Refugee Law Project Working Paper No. 13 - Child protection in the context of displacement: Ntoroko County, Bundibugyo District, Uganda
This report draws upon material collected during field research in Ntoroko County in October-November 2004, as well as workshops conducted in Bundibugyo, Rwebisengo, Karagutu and Ntoroko in November 2004. It was written by Christina Clark, Research Associate at the Refugee Law Project (RLP), with funding from Save the Children in Uganda (SCiU). The research team also included Jane Akello, RLP; Joan Aliobe, RLP; Vanensio Bamwitirebye, Child Concern Initiatives Project; Richard Baluku, The Organisation for the Emancipation of the Rural Poor (TOERUP); and Eveleen Kinyonyi, TOERUP. John Ekwamu and Winifred Agabo of RLP led the training team. Geoffrey Oyat and Charles Kashungwa from Save the Children in Uganda (SciU) provided support to the research team in Kampala and in the field. Richard Furrer, RLP and Fred Luzze, SCiU were involved in the initial conception of the research initiative. The author is also grateful to Lucy Hovil, Jesse Bernstein and Zachary Lomo of RLP, and Fred Luzze and Ben Bataringaya of SCiU for their ongoing support and helpful comments on earlier drafts of the paper.
This research would not have been possible without the participation of local and district authorities, education, health and NGO representatives and many Congolese and Ugandan children and adults. The author wishes to thank each of these individuals for their willingness to share their time and experiences, and hopes that this paper adequately reflects the issues that they so eloquently raised.
Against the contextual backdrop of conflict and displacement in western Uganda and neighbouring Democratic Republic of Congo (DRC), this report highlights child protection issues in Ntoroko County, Bundibugyo District. Using participatory, qualitative methods, a team of six researchers gathered data from refugee and national adults and children in Kanara, Rwebisengo and Karagutu sub-counties. Research findings reveal major barriers to accessing quality education for children in the County, particularly for girls and Congolese children. Malaria, cough, worms and cholera are the main health issues facing children, due primarily to poor sanitation and lack of access to clean water. Child abuse, neglect, rape and defilement are widespread in the county, but response from local authorities has been inadequate, contributing to a culture of impunity. While all children in Ntoroko County face these child protection issues, refugee children encounter additional challenges because of language barriers, lack of social support structures and discrimination.

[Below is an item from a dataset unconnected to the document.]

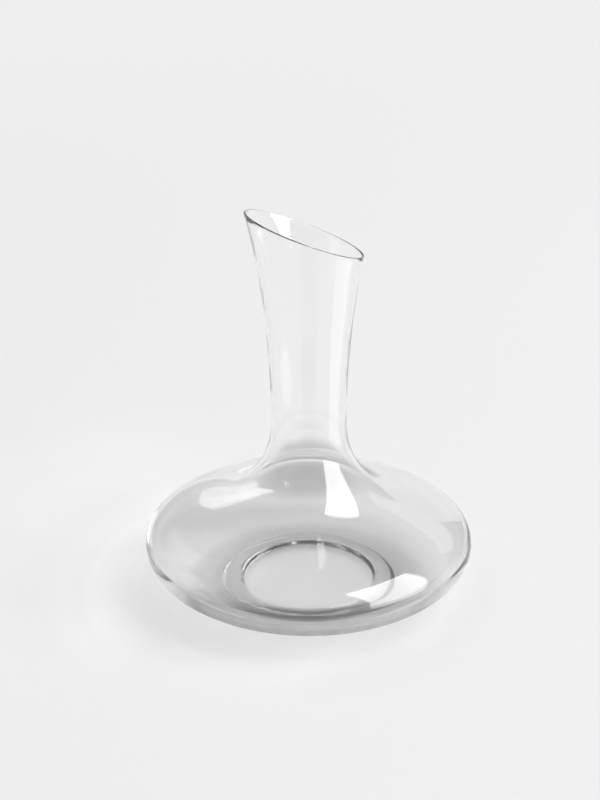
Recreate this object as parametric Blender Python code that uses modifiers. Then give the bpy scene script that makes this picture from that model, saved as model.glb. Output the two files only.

In order to address these issues, the report offers the following recommendations:
1. Local and international NGOs should strengthen the capacity of community-based organisations (CBOs) to monitor, report on and address child protection issues.
2. Local government structures and CBOs should facilitate the participation of children and young people in decision-making.
3. District, sub-county and local education authorities should improve access to quality education for all children in Ntoroko County. The Ministry of Education should increase its supervisory and monitoring activities in Ntoroko County.
4. District, sub-county and local health authorities should improve access to quality health services in Ntoroko County. The Ministry of Health should increase its supervisory and monitoring activities in Ntoroko County.
5. Police, parents and community leaders should promote greater awareness of, and action against, child rape, defilement and marriage.
6. All police officials should be trained on juvenile justice requirements and should work towards their implementation.
7. Local authorities, NGOs and CBOs should develop recreational activities, microfinance opportunities and income-generating initiatives for children who are out of school.
8. Local authorities, community leaders and CBOs should facilitate dialogue between Congolese and Ugandans, promote inclusive community activities and provide mechanisms for dispute resolution and reporting incidents of discrimination in service provision.
9. Given the history of displacement in region, and potential for further displacement in the future, the Ugandan government and local leaders should strengthen the capacity of communities in conflict and disaster preparedness. 10. Local authorities, community leaders and CBOs should strengthen and improve the capacity of families to earn income and expand their functional knowledge of child welfare.